By Machig's lifetime, about 1500 years after the Buddha, the notion of Mara as a personified generalized demon had been broken down into four types of maras, or categories of obstacles to enlightenment. These begin with the mara of our psychophysical constituents. The second is the mara of destructive, poisonous emotions, which can affect us not only mentally but also physically (think

depression, anger, jealousy, etc.). The third mara is being so caught up in trying to have a luxurious life (just one more margarita by the pool and then I'll meditate) that we miss the opportunity to wake up. This is called the mara of the son of the gods. The fourth mara is death, which is an obstacle that clearly limits us all; even the Buddha was subject to death. As we age we can feel the grip of this mara tightening. We are all pregnant with death, and at some point the due date will arrive. We may have long pregnancy or a premature delivery, but one way or another it's going to happen.
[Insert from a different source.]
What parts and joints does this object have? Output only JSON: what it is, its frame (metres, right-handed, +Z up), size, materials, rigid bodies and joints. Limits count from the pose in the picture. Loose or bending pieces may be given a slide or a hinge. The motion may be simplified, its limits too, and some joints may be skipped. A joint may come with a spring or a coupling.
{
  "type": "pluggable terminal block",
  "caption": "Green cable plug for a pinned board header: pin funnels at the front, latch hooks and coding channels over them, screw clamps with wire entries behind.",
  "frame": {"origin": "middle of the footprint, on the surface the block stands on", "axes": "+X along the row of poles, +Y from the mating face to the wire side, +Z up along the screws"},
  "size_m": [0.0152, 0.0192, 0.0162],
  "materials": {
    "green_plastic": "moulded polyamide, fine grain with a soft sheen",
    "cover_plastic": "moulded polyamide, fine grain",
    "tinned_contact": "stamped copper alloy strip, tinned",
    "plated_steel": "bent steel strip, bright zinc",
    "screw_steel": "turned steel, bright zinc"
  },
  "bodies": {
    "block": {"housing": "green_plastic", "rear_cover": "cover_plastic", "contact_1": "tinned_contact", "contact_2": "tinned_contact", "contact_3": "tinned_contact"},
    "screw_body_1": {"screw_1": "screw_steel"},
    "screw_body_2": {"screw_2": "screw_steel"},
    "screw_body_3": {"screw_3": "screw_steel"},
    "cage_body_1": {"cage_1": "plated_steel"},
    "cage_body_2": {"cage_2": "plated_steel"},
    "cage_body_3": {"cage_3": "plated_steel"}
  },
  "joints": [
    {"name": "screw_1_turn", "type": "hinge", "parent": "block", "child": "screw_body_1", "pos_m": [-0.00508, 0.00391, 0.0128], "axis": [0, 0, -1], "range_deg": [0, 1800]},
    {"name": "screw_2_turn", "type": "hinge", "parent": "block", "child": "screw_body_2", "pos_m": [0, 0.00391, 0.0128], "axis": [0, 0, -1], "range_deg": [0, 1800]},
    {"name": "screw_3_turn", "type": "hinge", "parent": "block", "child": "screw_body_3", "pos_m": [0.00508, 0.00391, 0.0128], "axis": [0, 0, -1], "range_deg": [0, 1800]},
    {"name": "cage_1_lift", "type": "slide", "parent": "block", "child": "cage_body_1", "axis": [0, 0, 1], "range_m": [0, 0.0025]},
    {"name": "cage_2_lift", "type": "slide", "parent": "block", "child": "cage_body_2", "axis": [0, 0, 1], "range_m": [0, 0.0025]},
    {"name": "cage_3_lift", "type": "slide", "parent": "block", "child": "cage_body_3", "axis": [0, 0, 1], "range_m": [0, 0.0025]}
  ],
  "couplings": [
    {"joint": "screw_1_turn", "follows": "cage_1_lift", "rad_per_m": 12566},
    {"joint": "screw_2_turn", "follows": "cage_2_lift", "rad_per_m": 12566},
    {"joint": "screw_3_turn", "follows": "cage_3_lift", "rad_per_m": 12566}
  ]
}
It was in her reading about these four maras that Machig had her enlightenment experience.

Afterwards, she radically changed her way of life, and set out on the path that eventually lead to the formulation of the Chöd practice based on overcoming the four maras, which Machig categorized in her own unique way. Until this time, she had been living in the rarified atmosphere of the monastery close to her teachers, wearing elegant silk robes and eating only pure foods. But after her epiphany she became a wandering yogini, wearing rags, living with beggars and lepers, and staying anywhere.

(She had a dream to unite with a yogi....)
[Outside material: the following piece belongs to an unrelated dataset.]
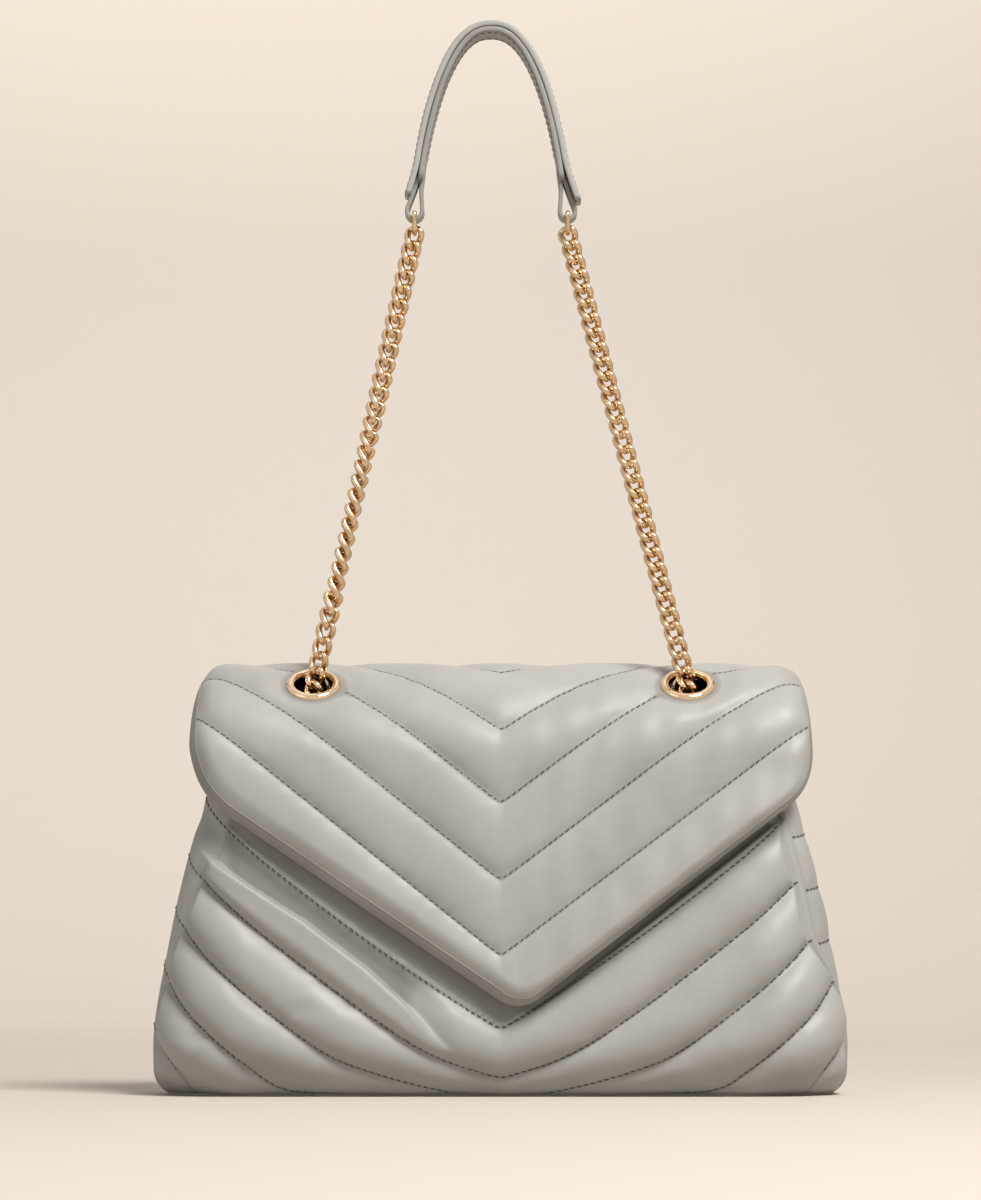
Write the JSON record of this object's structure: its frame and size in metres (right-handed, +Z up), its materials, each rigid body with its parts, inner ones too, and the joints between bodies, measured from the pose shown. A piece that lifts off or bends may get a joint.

So, when she was twenty-three Machig went to live with Topabhadra, and the following year her first son, Drubpa (meaning fulfilled) was born. Because the people of central Tibet where they had been living criticized and shunned the couple, they moved to another area and after moving again she gave birth to a second son named Drupse. This was probably the most difficult time in her life.

Tibetans generally like their spiritual leaders to act differently than ordinary people, and up to this point Machig had been living as a nun and although there is discussion about whether or not she was ever fully ordained, the monastic establishment and lay people had great respect for her and high hopes for her development as a great teacher. Then suddenly, she had an Indian yogi lover and their precious pure nun was having children. They were disappointed and unable to see this as an important part of her development. When Machig was thirty, she gave birth to a daughter on a mountain pass “where the dakinis gather” right after performing an offering ceremony. They called her 'Ladüma (Pass Gathering Girl).

Perhaps she needed a consort to work with previously unknown pathways to bliss that allowed her to then bring her teachings forth from the untying of knots in her subtle body. Certainly she developed a whole body of sexual yoga practices that could not have come into being without this experience.

This was not the only legacy of motherhood. After all the fame and prestige she had enjoyed since childhood, now Machig had to endure public humiliation. Having three children and being a homeless yogini wandering with her husband and babies on the 12,000-foot plateau of Tibet with its sub-zero winters, also would have challenged her and developed in her qualities that most likely would not have developed had she remained in the refined atmosphere of her teacher's establishments as the darling of the monastic and lay community.

She would have learned through these trials the fickleness of praise and blame and she have tested her philosophical learning against the hard facts of life as a poor scorned mother.

(Eventually she left her children with their father for several years and returned to solitary life.....there she encountered Tara and was established in her wisdom..)

Machig was reunited with her children, who were brought to her by Topabhadra. Her younger son, who was fifteen, and her daughter, who was ten, had already begun training, and already knew several versions of the Prajña Paramita Sutra and several other practices. Her eldest son had gone off and was married. And her younger son was sometimes overcome by madness and blacked out. To resolve this Machig sent him to sleep for seven days in a charnel ground, where bodies were cremated. Odd as this may seem as a cure for madness, he returned cured, so she decided to confer many teachings on him and had him ordained as a monk. He became her foremost disciple and spent fourteen years in a cave under her guidance. Later her eldest son returned to her and also became a lineage holder.

Machig's fame spread all the way from Tibet to India. Her Mahamudra Chöd proved revolutionary, and drew an instant following. This was especially surprising because at the time, Buddhist theology flowed almost exclusively from India to Tibet, and not the other way around.

As a result she caused quite a stir among the higher-ups in Indian Buddhism. According to her biography the pandits in Bodhgaya held a meeting to discuss her. They said: All true Dharma comes from India but this teaching called Mahamudra Chöd did not, even though Mahamudra does. This teaching has spread from Tibet to Nepal. Even the Nepalese are receiving teachings from this woman with three eyes; she teaches the Chöd, which they claim can overcome the forty sicknesses and the 80,000 obstructions. This three-eyed woman claims to be an incarnation of the Prajna Paramita Dakini, but more than likely she's an emanation of bad demons. It will probably be difficult to conquer her. But if we do not, she will destroy all of Tibet and then invade India. We must send a party to check up on her.

(They did and she debated so well that they all adopted her teachings and her fame spread...)

When we look at Machig's life we see her self-doubt balanced by an underlying sense of destiny. She was at once very human, struggling with questions about whether to give up her spiritual life and enter a relationship, whether to leave her children or not, and at the same time she was clearly an extraordinary being, recognized from childhood as a divine incarnation of the Great Mother Prajña Paramita. When Tara appeared before her, predicting her children would be lineage holders and that Machig herself would be a great dakini, Machig still referred to herself as a “weak stupid woman".

Yet later she was able to confidently confront the patriarchal Buddhist establishment in the form of the three pandits who arrived from India to test her, debating against them publicly with her entire reputation at stake.